Corriere della Sera - Milano
27 marzo 2016
Marco Romano

 

La bellezza di una città è l’esito dell’esercizio quotidiano dei suoi cittadini, un esercizio che concerne prima di tutto l’interno della nostra casa, la disposizione delle sue stanze e dei muri, la curiosità dei suoi arredi e dei quadri, un esercizio che tuttavia richiede la massima libertà creativa, perché è proprio questa libertà che ci ha dato la varietà dei cortili milanesi e gli affreschi di palazzo Borromeo. Solo che questa libertà è ingessata dalle norme del regolamento edilizio che prescrive l’altezza dei locali, il desiderio di un soppalco, la dimensione delle stanze, dei corridoi e delle porte e quant’altro che oggi chiunque è in grado di giudicare quanto gli convengano: norme che dunque dovrebbero venire abolite.
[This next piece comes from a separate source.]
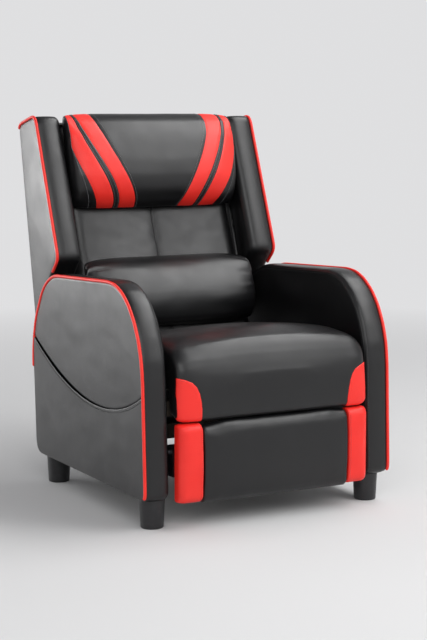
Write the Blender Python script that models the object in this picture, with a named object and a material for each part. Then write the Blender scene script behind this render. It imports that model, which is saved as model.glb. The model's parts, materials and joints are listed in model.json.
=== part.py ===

La medesima libertà dovrebbe concernere anche le facciate delle case: anche la commissione edilizia dovrebbe venire abolita, tutti i progetti nuovi — anche quelli che hanno impatto estetico nella città — dovrebbero venire messi in un ordine del giorno aperto a tutti e i cittadini che lo credono possono venire a dire la loro in un confronto aperto, una discussione seguita da un «commissario alla bellezza» i cui atti e le cui conclusioni dovrebbero venire trasmessi al sindaco; una procedura consultiva che lo costringerà a motivare la sua decisione; una procedura faticosa ma che rispetta il programma di non passare sulla testa della gente.